Ebenso gibt es zwar immer noch eine Prämie in Segmenten des Wachstumsuniversums, aber diese Prämie hat sich gegenüber Value-Aktien erheblich verringert. Angesichts der Tatsache, dass sich die Anleger zunehmend auf die rückläufigen Erträge des breiten Marktes konzentrieren (sowohl bei Value-, defensiven als auch bei Growth-Aktien), sind wir der Ansicht, dass die Widerstandsfähigkeit der Gewinne und die Unternehmen, die in der Lage sind, die Renditen für die Aktionäre aufrechtzuerhalten, noch wichtiger werden.
Wir geben keine bestimmte Stilrichtung vor, glauben aber, dass dies ein Zeitpunkt ist, an dem der Markt sehr wohl zu den Gewinnen als Treiber der Aktienrenditen zurückkehren könnte und das in einer Welt, die wahrscheinlich ein niedriges Wachstum oder sogar eine Rezession aufweist. Wenn sich die Aktienmärkte in einer größeren Bandbreite bewegen und weniger richtungsorientiert sind, wird die Aktienauswahl wahrscheinlich noch mehr an Bedeutung gewinnen, ebenso wie die Aufzinsung der Aktienrenditen.
Aktien sehen auf risikobereinigter Basis attraktiver aus
Natürlich bietet kein Bewertungsmaßstab dem Anleger "die Antwort", denn die letzten drei Jahre haben gezeigt, dass Bewertungen kontextabhängig sind. Was wir jedoch sagen können, ist, dass die Zinssätze viel höher sind als noch vor einem Jahr, während die Inflation ihren Höhepunkt erreicht zu haben scheint.
Es besteht jedoch das Risiko von Gewinnrückgängen im Jahr 2023, da die Margen durch Inflation und geringes Wachstum unter Druck geraten. Es wird daher wichtig sein, nach Marktsegmenten zu suchen, in denen die Erträge stabil sind und sogar steigen können – genau daran arbeiten wir intensiv.

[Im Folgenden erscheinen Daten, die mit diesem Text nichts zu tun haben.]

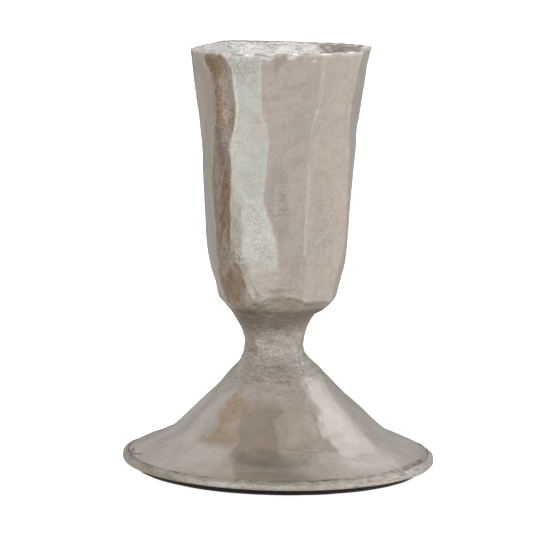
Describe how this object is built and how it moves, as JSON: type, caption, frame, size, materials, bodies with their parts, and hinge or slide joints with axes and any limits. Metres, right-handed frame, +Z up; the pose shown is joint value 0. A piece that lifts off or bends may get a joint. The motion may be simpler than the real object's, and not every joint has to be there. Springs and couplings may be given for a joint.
{
  "type": "communion chalice",
  "caption": "Tall hammered metal cup with long facets on a waisted stem and a wide conical foot with a felt pad, for holding communion wine.",
  "frame": {"origin": "centre of the felt pad's underside, on the surface that the chalice stands on", "axes": "+Z up along the chalice's axis, -Y towards the viewer's side, +X to the viewer's right"},
  "size_m": [0.132, 0.132, 0.177],
  "materials": {
    "hammered_metal": "hammered, warm grey patina",
    "felt": "black felt",
    "fastener_steel": "zinc plated",
    "disc_metal": "plain sheet"
  },
  "bodies": {
    "root": {"cup": "hammered_metal", "stem": "hammered_metal", "foot": "hammered_metal", "foot_rim": "hammered_metal", "felt_pad": "felt", "stud_boss": "fastener_steel", "tie_stud": "fastener_steel", "wide_washer": "fastener_steel", "spring_washer": "fastener_steel", "nut": "fastener_steel", "base_disc": "disc_metal"}
  },
  "joints": []
}
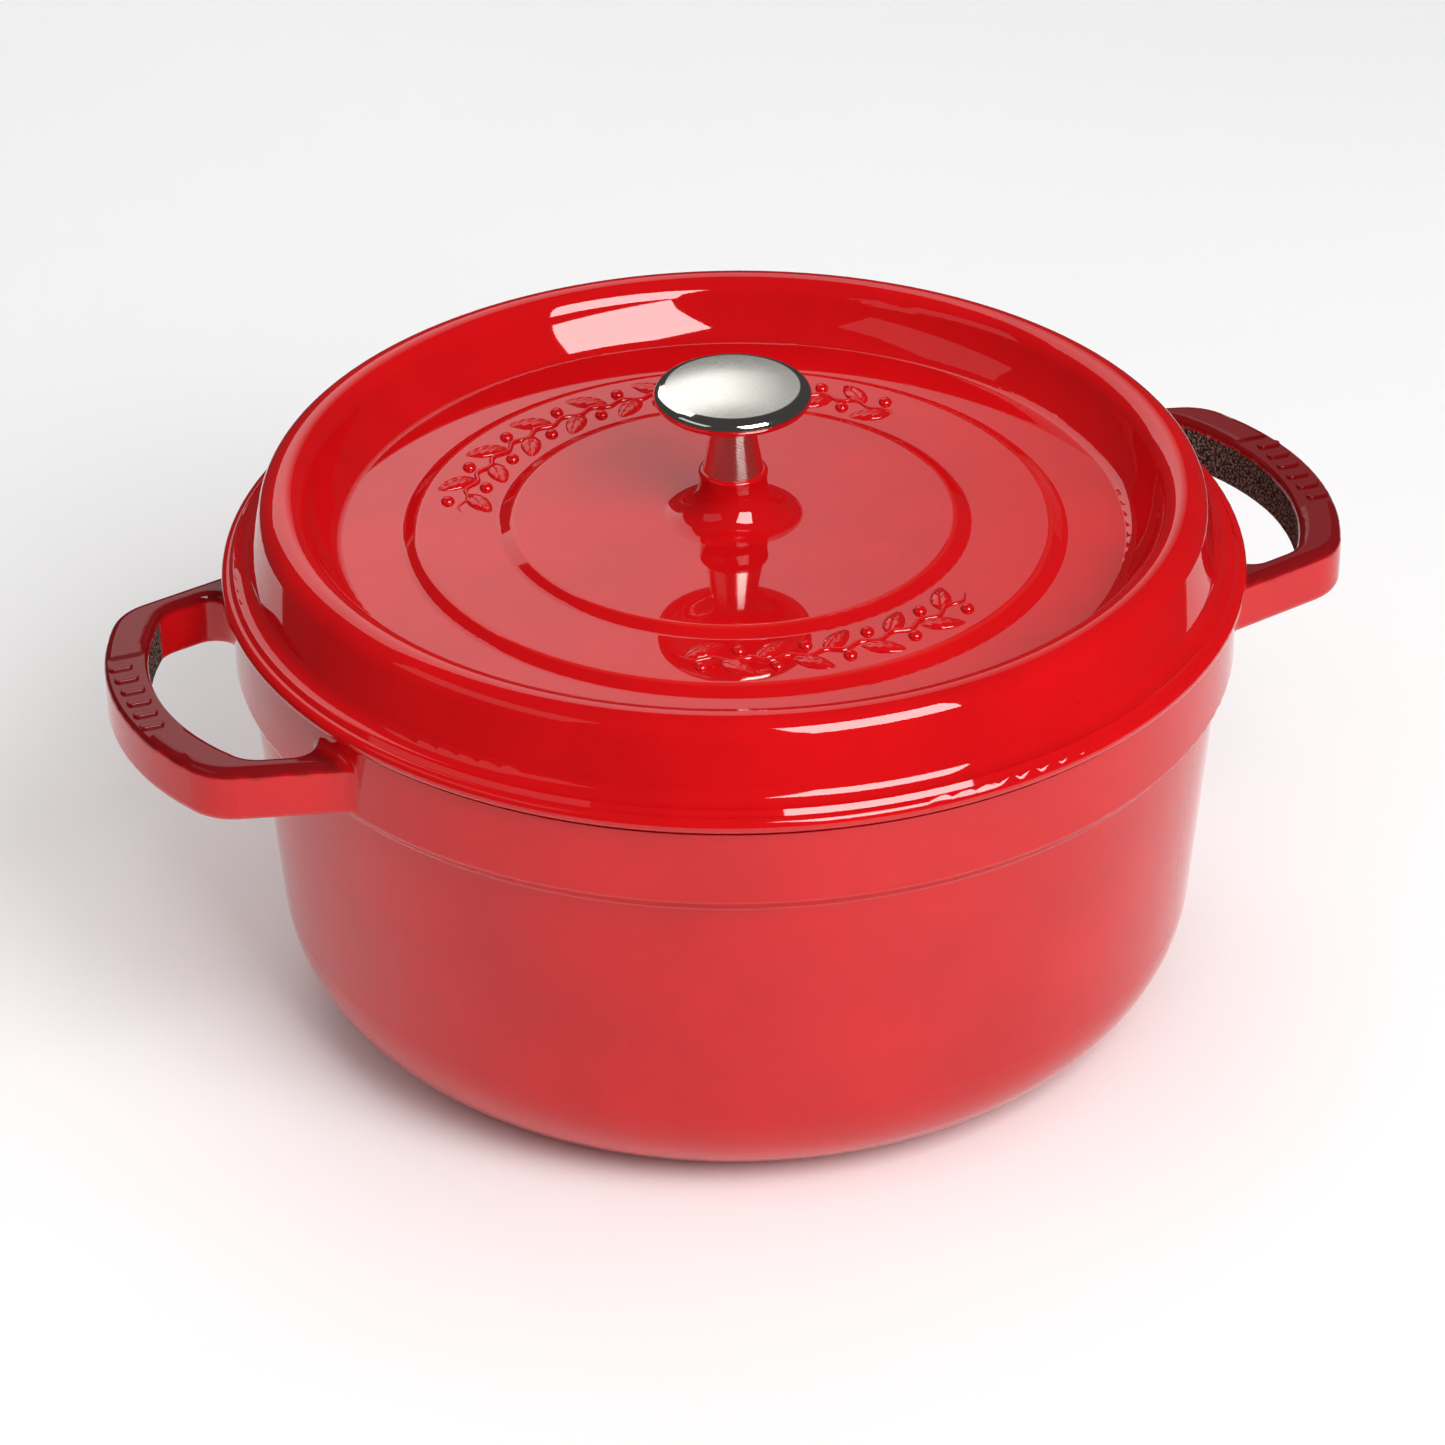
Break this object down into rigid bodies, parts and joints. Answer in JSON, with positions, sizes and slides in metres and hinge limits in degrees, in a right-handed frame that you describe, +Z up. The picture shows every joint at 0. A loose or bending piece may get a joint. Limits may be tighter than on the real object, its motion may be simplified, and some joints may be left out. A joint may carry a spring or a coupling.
{
  "type": "dutch oven",
  "caption": "Round enamelled cast iron dutch oven: tapered pot with a thick collar and side loop handles, and a dished lift-off lid with a raised ring, boss and metal knob.",
  "frame": {"origin": "centre of the pot's flat resting face", "axes": "+X runs through the two loop handles, +Y across them, +Z up through the knob"},
  "size_m": [0.3336, 0.266, 0.1745],
  "materials": {
    "red_enamel": "glossy red vitreous enamel fired onto cast iron",
    "black_enamel": "matt black vitreous enamel",
    "nickel": "nickel plated, satin top and polished edge",
    "screw_steel": "stainless steel, machined"
  },
  "bodies": {
    "pot": {"pot_casting": "red_enamel", "pot_lining": "black_enamel"},
    "lid": {"lid_casting": "red_enamel", "lid_lining": "black_enamel", "knob": "nickel", "knob_washer": "screw_steel", "knob_screw": "screw_steel"}
  },
  "joints": [
    {"name": "lid_lift", "type": "slide", "parent": "pot", "child": "lid", "axis": [0, 0, 1], "range_m": [0, 0.15]}
  ]
}
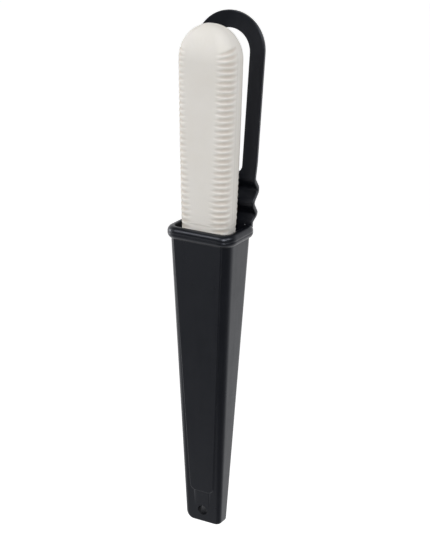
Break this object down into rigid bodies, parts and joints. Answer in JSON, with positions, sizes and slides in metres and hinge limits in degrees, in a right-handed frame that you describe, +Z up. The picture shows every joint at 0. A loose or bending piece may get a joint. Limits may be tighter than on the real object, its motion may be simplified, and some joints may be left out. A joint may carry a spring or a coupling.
{
  "type": "belt sheath knife",
  "caption": "Fluted off-white grip and straight blade seated in a tapered black belt scabbard with a beaded mouth, a flexing corrugated neck, an arched belt loop and a holed tip.",
  "frame": {"origin": "under the arch of the belt loop, at the middle of its thickness, where the belt carries the weight", "axes": "+Z up along the grip, +Y towards the wearer (the loop's side), +X across the width"},
  "size_m": [0.04, 0.0363, 0.2768],
  "materials": {
    "scabbard_black": "satin moulded polypropylene",
    "grip_white": "fine matt moulded polypropylene",
    "blade_steel": "fine ground"
  },
  "bodies": {
    "loop": {"belt_loop": "scabbard_black"},
    "scabbard": {"sheath_body": "scabbard_black", "flex_neck": "scabbard_black"},
    "tool": {"ribbed_grip": "grip_white", "blade_and_tang": "blade_steel"}
  },
  "joints": [
    {"name": "loop_flex", "type": "hinge", "parent": "loop", "child": "scabbard", "pos_m": [0, -0.00647, -0.08691], "axis": [1, 0, 0], "range_deg": [-4, 25], "stiffness_Nm_per_rad": 1.2, "deforming": ["flex_neck"]},
    {"name": "tool_draw", "type": "slide", "parent": "scabbard", "child": "tool", "axis": [0, 0, 1], "range_m": [0, 0.171]}
  ]
}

Derzeit werden die Aktienmärkte auf einem durchschnittlichen Bewertungsniveau gehandelt und nicht auf einem Blasen- oder teuren Niveau, während die Positionierung innerhalb der Märkte weiterhin ausgesprochen defensiv bleibt. Das ist natürlich etwas anderes, als wenn die Märkte extrem unterbewertet sind oder eine Krise einpreisen. Aber ein Kurs-Gewinn-Verhältnis, das unter dem 3-, 5- und 10-Jahres-Durchschnitt liegt, ist unserer Meinung nach ein relativ solider Ausgangspunkt, wenn man über zukünftige risikobereinigte Renditen nachdenkt.